Despite periodic reform efforts by both parties, government at the national level continually suffered from corruption and scandal. Many politicians were indebted to wealthy interests. Wealthy industrialists made contributions—critics called them bribes—to politicians in return for favorable legislation, such as weak regulation of monopolies and high tariffs that kept out foreign goods. In addition, politicians engaged in the spoils system, the practice of a winning political party filling public offices with its supporters. When one party won, it would remove all the appointees from the other party and replace them with its own members. The spoils system was a form of patronage, rewarding loyal party members and supporters. However, its critics complained that the system chose appointees based on loyalty with no regard for knowledge or ability. What's more, they claimed, mass firing and hiring was inefficient because people who knew a job were let go, and people who needed to learn the job took their places.

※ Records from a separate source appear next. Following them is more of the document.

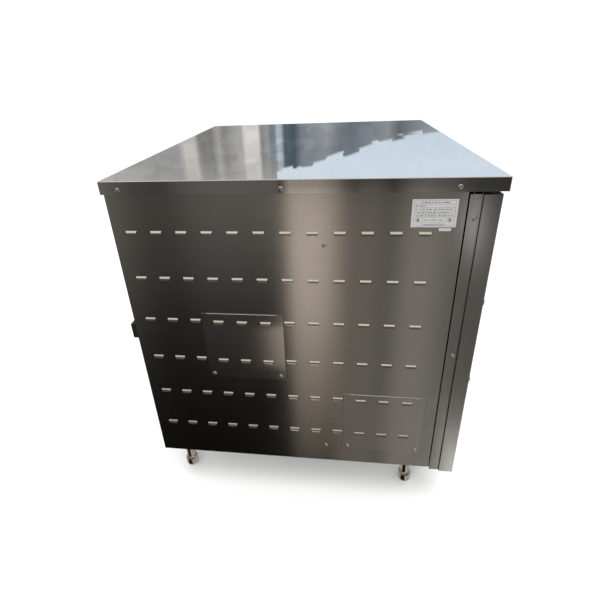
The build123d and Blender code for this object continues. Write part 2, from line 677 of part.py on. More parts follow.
def wire_shelf(level):
    """A chromed wire shelf that rests on the ledges of one level."""
    frame_radius = 3.2
    wire_radius = 1.8
    wires = 20
    x = (RACK_X[0] + LEDGE_INSET - 1.0, RACK_X[1] - LEDGE_INSET + 1.0)
    y = (RACK_Y[0] + 5.0, RACK_Y[1] - 5.0)
    z = FIRST_LEVEL_Z + LEVEL_PITCH * level + LEDGE_RADIUS + frame_radius + 0.1
    rails = [rod((at, y[0], z), (at, y[1], z), frame_radius) for at in x]
    ends = [rod((x[0], at, z), (x[1], at, z), frame_radius) for at in y]
    top_z = z + 1.2
    rungs = []
    for step in range(1, wires):
        at = y[0] + (y[1] - y[0]) * step / wires
        rungs.append(rod((x[0], at, top_z), (x[1], at, top_z), wire_radius))
    spine_x = sum(x) / 2
    spine = rod((spine_x, y[0], z - 1.5), (spine_x, y[1], z - 1.5), 2.2)
    return rails[0] + rails[1:] + ends + rungs + spine


# ---- Controls ------------------------------------------------------------------------------------
def knob(z):
    """A round skirted knob with a raised grip, seen end-on from the front."""
    face = DOOR_FRONT - 0.4
    skirt = [(0, 0), (14.0, 0), (14.0, 2.0), (12.6, 4.5), (12.0, 20.0), (10.8, 21.2), (0, 21.2)]
    body = turned(skirt, (CONTROL_X, face, z), FRONT)
    flutes = []
    for step in range(12):
        angle = radians(15 + 30 * step)
        x = CONTROL_X + 13.6 * cos(angle)
        z_at = z + 13.6 * sin(angle)
        flutes.append(rod((x, face - 6.0, z_at), (x, face - 22.0, z_at), 2.3))
    pointer = block((CONTROL_X - 0.7, CONTROL_X + 0.7), (face - 22.0, face - 20.6), (z + 2.0, z + 10.5))
    bore = rod((CONTROL_X, face + 1.0, z), (CONTROL_X, face - 14.0, z), SPINDLE_RADIUS)
    return body - flutes - pointer - bore


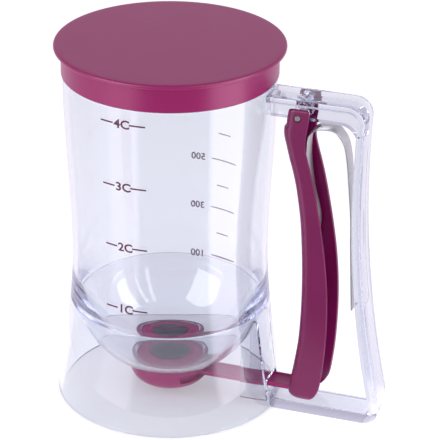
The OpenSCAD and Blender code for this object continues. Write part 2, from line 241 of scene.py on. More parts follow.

By 1889 a new party was emerging. The Populist Party was a grassroots movement that lasted from 1889 to 1896 and was made up primarily of farmers and some labor groups. Populist Party members were tired of the corruption in government and big business. They wanted relief from economic policies that hurt them, including shrinkage of the money supply, which led to high interest rates for needed loans. They had a range of demands, including lower taxes, women's suffrage, African American voting rights, fair labor and union laws, and the regulation of big business. They wanted to increase the money supply by adding greenbacks—a form of paper money that wasn't redeemable in gold or silver—to the economy. Populists also supported the Free Silver movement, a policy in which silver would be added to the gold standard. In the end, however, the Populist Party was unable to win enough support from industrial laborers in the North and farmers in the South to break the monopoly on presidential politics held by the Democrats and Republicans.